_Exercise instructions_: Copy the lines holding the word "empty", all of them.

• • • •

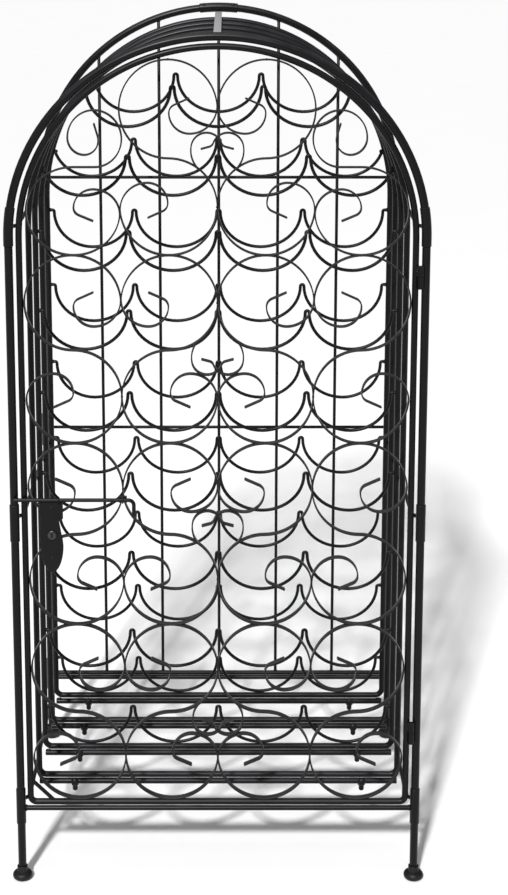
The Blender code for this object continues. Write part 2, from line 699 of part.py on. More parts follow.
def make_scrollwork():
    """S scrolls in four columns and four rows, with pairs of heart curls between them."""
    across, up, bottom = scroll_size()
    half = walk((0.0, 0.0), 0.0, SCROLL_LEGS)
    plain = [(-x, -z) for x, z in reversed(half)] + half[1:]
    spiral = walk((0.0, 0.0), 0.0, SHOULDER_LEGS)
    loop = [(-x, SHOULDER_SQUASH * z) for x, z in reversed(half)]
    narrow = shoulder_width(across, up, bottom)
    shoulder = [(1 - narrow * (1 - x), z) for x, z in loop + spiral[1:]]
    heart = walk((-1 + math.cos(HEART_ANGLE), -1 + math.sin(HEART_ANGLE)), math.radians(130), HEART_LEGS)
    pieces = []
    for row in range(SCROLL_ROWS):
        middle = bottom + (4 * row + 2) * up
        flip = -1 if row % 2 else 1
        for column in range(SCROLL_COLUMNS):
            centre = (2 * column - SCROLL_COLUMNS + 1) * across
            mirror = -1 if column % 2 else 1
            outer_column = column in (0, SCROLL_COLUMNS - 1)
            if row == SCROLL_ROWS - 1 and outer_column:
                drop = 2 * up * (1 - SHOULDER_SQUASH)
                outline = [(centre + mirror * across * x, middle - drop + up * z) for x, z in shoulder]
            else:
                outline = [(centre + mirror * across * x, middle + flip * up * z) for x, z in plain]
            pieces.append(strip("scroll", outline, scroll_black))
        for mirror in (1, -1):
            outline = [(mirror * across * x, middle - flip * up * z) for x, z in heart]
            pieces.append(strip("heart_curl", outline, scroll_black))
    loop = min((bottom + (2 * index + 1) * up for index in range(2 * SCROLL_ROWS)),
               key=lambda height: abs(height - LATCH_Z))
    parting = across * (1 - math.sqrt(1 - min(1.0, abs(loop - LATCH_Z) / up)**2))
    pieces += latch_guide(-2 * across, parting)
    unite("door_scrollwork", pieces, solver="MANIFOLD")


def latch_guide(x, parting):
    """The ring that the bolt slides in, on a tab across the front edges of two scrolls.

    The parting is how far the middle of each strip lies from x at the bolt's height.
    """
    guide_r = LATCH_R + GUIDE_CLEARANCE + GUIDE_WIRE_R
    edge = FRONT_Y - STRIP_DEPTH / 2
    reach = GUIDE_TAB / 2 + parting
    tab = box("tab", (x - reach, edge - GUIDE_TAB_PROUD, LATCH_Z - GUIDE_TAB / 2),
              (x + reach, edge + STRIP_THICKNESS, LATCH_Z + GUIDE_TAB / 2))
    return [tab, ring("guide", (x, LATCH_Y, LATCH_Z), guide_r, GUIDE_WIRE_R)]


# ---------------------------------------------------------------- latch and lock

def make_latch():
    """The sliding bolt, whose right end bends down into a finger grip."""
    bend_r = 0.006
    x = LATCH_BEND_X
    line = [(LATCH_TIP_X, LATCH_Z), (x, LATCH_Z)]
    for step in (1, 2, 3):
        angle = math.pi / 2 - math.pi / 6 * step
        line.append((x + bend_r * math.cos(angle), LATCH_Z - bend_r + bend_r * math.sin(angle)))
    line.append((x + bend_r, LATCH_Z - LATCH_HANDLE_DROP))
    rod("latch_bolt", [(px, LATCH_Y, pz) for px, pz in line], LATCH_R, latch_black, resolution=2)


def make_lock():
    """The shield-shaped lock plate with its latch guide, and the cylinder that turns in it."""
    top = LATCH_Z - LATCH_R - TOUCH
    half = LOCK_WIDTH / 2
    right = LOCK_X + half
    left = LOCK_X - half
    low = top - LOCK_HEIGHT
    belly = top - LOCK_HEIGHT * 0.62
    outline = [(left, top), (left, belly)]
    for step in (1, 2, 3):
        angle = math.pi / 2 * step / 4
        outline.append((LOCK_X - half * math.cos(angle), belly - (belly - low) * math.sin(angle)))
    outline.append((LOCK_X + half * 0.12, low))
    for step in (3, 2, 1):
        angle = math.pi / 2 * step / 4
        outline.append((LOCK_X + half * math.cos(angle), belly - (belly - low) * math.sin(angle)))
    outline += [(right, belly), (right - 0.0012, belly + 0.011), (right - 0.0045, top - 0.0235)]
    outline += [(right, top - 0.0200), (right, top)]
    data = bpy.data.curves.new("lock_plate", "CURVE")
    data.dimensions = "2D"
    data.fill_mode = "BOTH"
    data.extrude = LOCK_THICKNESS / 2
    spline = data.splines.new("POLY")
    spline.points.add(len(outline) - 1)
    for index, (x, z) in enumerate(outline):
        spline.points[index].co = (x, z, 0.0, 1.0)
    spline.use_cyclic_u = True
    plate = add_object("lock_plate", data, latch_black, (0.0, LOCK_FRONT_Y + LOCK_THICKNESS / 2, 0.0))
    plate.rotation_euler = (math.pi / 2, 0.0, 0.0)
    plate = settle(plate)

    guide_r = LATCH_R + GUIDE_CLEARANCE + GUIDE_WIRE_R
    guide = ring("guide", (right - 0.0045, LATCH_Y, LATCH_Z), guide_r, GUIDE_WIRE_R)
    plate = combine(plate, settle(guide), "UNION")

    centre_z = LATCH_Z - LOCK_CYLINDER_DROP
    hole_r = LOCK_CYLINDER_R + FIT
    hole = [(0.0, LOCK_THICKNESS), (hole_r, LOCK_THICKNESS),
            (hole_r, -LOCK_THICKNESS * 2), (0.0, -LOCK_THICKNESS * 2)]
    place = (LOCK_X, LOCK_FRONT_Y, centre_z)
    cutter = turned("hole", hole, None, place, "Y", CYLINDER_SIDES)
    plate = combine(plate, settle(cutter), "DIFFERENCE")
    plate.name = "lock_plate"

    barrel = [(0.0, LOCK_CYLINDER_PROUD), (LOCK_CYLINDER_R, LOCK_CYLINDER_PROUD),
              (LOCK_CYLINDER_R, -LOCK_THICKNESS), (0.0, -LOCK_THICKNESS)]
    cylinder = turned("lock_cylinder", barrel, lock_steel, place, "Y", CYLINDER_SIDES)
    face_y = LOCK_FRONT_Y - LOCK_CYLINDER_PROUD
    keyhole = box("keyhole",
                  (LOCK_X - KEYHOLE_WIDTH / 2, face_y - 0.001, centre_z - KEYHOLE_HEIGHT / 2),
                  (LOCK_X + KEYHOLE_WIDTH / 2, face_y + KEYHOLE_DEPTH, centre_z + KEYHOLE_HEIGHT / 2))
    combine(settle(cylinder), settle(keyhole), "DIFFERENCE").name = "lock_cylinder"


clear_scene()
cabinet = bpy.data.collections.new("wine_cabinet")
bpy.context.scene.collection.children.link(cabinet)

frame_black = make_material("frame powder coat", (0.012, 0.012, 0.013), 0.42, 0.0)
wire_black = make_material("wire powder coat", (0.011, 0.011, 0.012), 0.45, 0.0)
scroll_black = make_material("scroll powder coat", (0.020, 0.020, 0.022), 0.40, 0.0)
foot_black = make_material("foot plastic", (0.010, 0.010, 0.010), 0.55, 0.0)
strap_grey = make_material("strap powder coat", (0.30, 0.30, 0.31), 0.40, 0.0)
latch_black = make_material("latch powder coat", (0.015, 0.015, 0.017), 0.40, 0.0)
lock_steel = make_material("lock steel", (0.35, 0.34, 0.33), 0.35, 1.0)

make_front_frame()
make_back_frame()
for hoop_number in range(1, STATIONS - 1):
    make_hoop(hoop_number)
make_side_rails()
make_top_strap()
make_cradles()
make_door_frame()
make_hinge_pins()
make_scrollwork()
make_latch()
make_lock()
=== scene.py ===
# %% [markdown]
# # An arched wine cabinet in black powder-coated steel
# The real cabinet is bent from round rod and tube. Six arched frames stand one behind the
# other, wavy wires between them cradle 35 bottles, and a door of flat scrolls locks the front.
# The structure is already modelled as plain, faceted solids. This script keeps every size
# and place of those solids and gives each one its fine, smooth shape and its finish.

# %% Load the cabinet
import json
import math
import random

import bmesh
import bpy
from mathutils import Matrix, Vector


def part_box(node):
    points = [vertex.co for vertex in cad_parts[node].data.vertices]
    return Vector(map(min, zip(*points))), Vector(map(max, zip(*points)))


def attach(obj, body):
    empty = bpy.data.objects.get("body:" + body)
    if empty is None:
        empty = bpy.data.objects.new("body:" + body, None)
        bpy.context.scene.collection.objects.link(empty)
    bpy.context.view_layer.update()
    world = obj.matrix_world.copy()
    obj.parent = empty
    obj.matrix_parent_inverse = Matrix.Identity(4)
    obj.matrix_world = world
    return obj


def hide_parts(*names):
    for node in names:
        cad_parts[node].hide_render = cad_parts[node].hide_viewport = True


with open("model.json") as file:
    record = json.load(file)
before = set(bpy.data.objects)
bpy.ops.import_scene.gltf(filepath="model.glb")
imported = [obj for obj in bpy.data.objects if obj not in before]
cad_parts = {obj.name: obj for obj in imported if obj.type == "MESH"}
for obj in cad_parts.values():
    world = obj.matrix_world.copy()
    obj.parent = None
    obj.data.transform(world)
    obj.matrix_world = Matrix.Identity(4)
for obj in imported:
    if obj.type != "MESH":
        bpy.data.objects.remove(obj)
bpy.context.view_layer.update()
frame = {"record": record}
record = frame["record"]
body_of = {node: body for body, nodes in record["behaviour"]["bodies"].items() for node in nodes}
slot_of = {part["node"]: part["material_slot"] for part in record["subparts"]}

# %% [markdown]
# ## Shader sums as Python sums
# A powder coat is never one flat value. Its tiny orange-peel bumps, its cloudy sheen and the
# dust that settles on it are all noise textures with sums done on them. Wrapping a socket
# in a small class lets those sums be written as ordinary Python, and each sum adds its node.


# %% A socket that can be added, taken away and multiplied
class Signal:
    def __init__(self, finish, socket):
        self.finish = finish
        self.socket = socket

    def maths(self, operation, first, second):
        return self.finish.node("Math", {"operation": operation}, {0: first, 1: second})

    def __add__(self, other):
        return self.maths("ADD", self, other)

    def __radd__(self, other):
        return self.maths("ADD", other, self)

    def __sub__(self, other):
        return self.maths("SUBTRACT", self, other)

    def __rsub__(self, other):
        return self.maths("SUBTRACT", other, self)

    def __mul__(self, other):
        return self.maths("MULTIPLY", self, other)

    def __rmul__(self, other):
        return self.maths("MULTIPLY", other, self)

    def clamp(self):
        return self.finish.node("Clamp", {}, {"Value": self})


# %% A material under construction
class Finish:
    """A new material, with one method for any node and one for filling sockets."""

    def __init__(self, name):
        self.material = bpy.data.materials.new(name)
        self.material.use_nodes = True
        self.tree = self.material.node_tree
        self.shader = self.tree.nodes["Principled BSDF"]

    def node(self, kind, settings, inputs, output=0):
        made = self.tree.nodes.new("ShaderNode" + kind)
        for key, value in settings.items():
            setattr(made, key, value)
        self.feed(made, inputs)
        return Signal(self, made.outputs[output])

    def feed(self, node, inputs):
        for key, value in inputs.items():
            if isinstance(value, Signal):
                self.tree.links.new(value.socket, node.inputs[key])
            else:
                node.inputs[key].default_value = value

    def coords(self):
        return self.node("TexCoord", {}, {}, output="Object")

    def noise(self, scale, detail=2.0, roughness=0.5):
        """Soft noise, with the number of its lumps per metre as the scale."""
        values = {"Vector": self.coords(), "Scale": scale, "Detail": detail, "Roughness": roughness}
        return self.node("TexNoise", {}, values)

    def blend(self, share, first, second):
        """From the first colour to the second, by a share from 0 to 1."""
        sockets = {0: share, 6: first, 7: second}     # a Mix node's factor and its two colours
        return self.node("Mix", {"data_type": "RGBA"}, sockets, output=2)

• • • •

_Final result_:
    empty = bpy.data.objects.get("body:" + body)
    if empty is None:
        empty = bpy.data.objects.new("body:" + body, None)
        bpy.context.scene.collection.objects.link(empty)
    obj.parent = empty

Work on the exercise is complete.